WHAT YOU SHOULD DO:
Every entry must be copied word for word.

EXTRACTED MATERIAL:
────
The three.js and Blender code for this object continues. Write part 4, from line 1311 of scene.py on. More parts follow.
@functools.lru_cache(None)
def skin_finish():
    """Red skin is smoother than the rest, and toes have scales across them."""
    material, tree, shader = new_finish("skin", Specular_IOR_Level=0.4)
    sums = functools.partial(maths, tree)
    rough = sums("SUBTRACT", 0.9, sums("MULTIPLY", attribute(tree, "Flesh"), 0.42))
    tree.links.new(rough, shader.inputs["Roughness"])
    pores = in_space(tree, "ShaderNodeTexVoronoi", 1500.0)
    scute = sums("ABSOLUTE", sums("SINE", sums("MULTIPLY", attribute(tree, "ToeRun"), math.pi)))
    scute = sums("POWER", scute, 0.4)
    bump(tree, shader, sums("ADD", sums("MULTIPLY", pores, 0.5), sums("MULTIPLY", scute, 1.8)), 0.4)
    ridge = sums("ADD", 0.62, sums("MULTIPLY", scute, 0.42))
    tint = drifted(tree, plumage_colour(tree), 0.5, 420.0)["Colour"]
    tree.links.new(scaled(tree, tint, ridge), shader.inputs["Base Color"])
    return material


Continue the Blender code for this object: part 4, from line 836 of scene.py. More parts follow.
────
EXERCISE OUTPUT:
The three.js and Blender code for this object continues. Write part 4, from line 1311 of scene.py on. More parts follow.
@functools.lru_cache(None)
def skin_finish():
    """Red skin is smoother than the rest, and toes have scales across them."""
    material, tree, shader = new_finish("skin", Specular_IOR_Level=0.4)
    sums = functools.partial(maths, tree)
    rough = sums("SUBTRACT", 0.9, sums("MULTIPLY", attribute(tree, "Flesh"), 0.42))
    tree.links.new(rough, shader.inputs["Roughness"])
    pores = in_space(tree, "ShaderNodeTexVoronoi", 1500.0)
    scute = sums("ABSOLUTE", sums("SINE", sums("MULTIPLY", attribute(tree, "ToeRun"), math.pi)))
    scute = sums("POWER", scute, 0.4)
    bump(tree, shader, sums("ADD", sums("MULTIPLY", pores, 0.5), sums("MULTIPLY", scute, 1.8)), 0.4)
    ridge = sums("ADD", 0.62, sums("MULTIPLY", scute, 0.42))
    tint = drifted(tree, plumage_colour(tree), 0.5, 420.0)["Colour"]
    tree.links.new(scaled(tree, tint, ridge), shader.inputs["Base Color"])
    return material


Continue the Blender code for this object: part 4, from line 836 of scene.py. More parts follow.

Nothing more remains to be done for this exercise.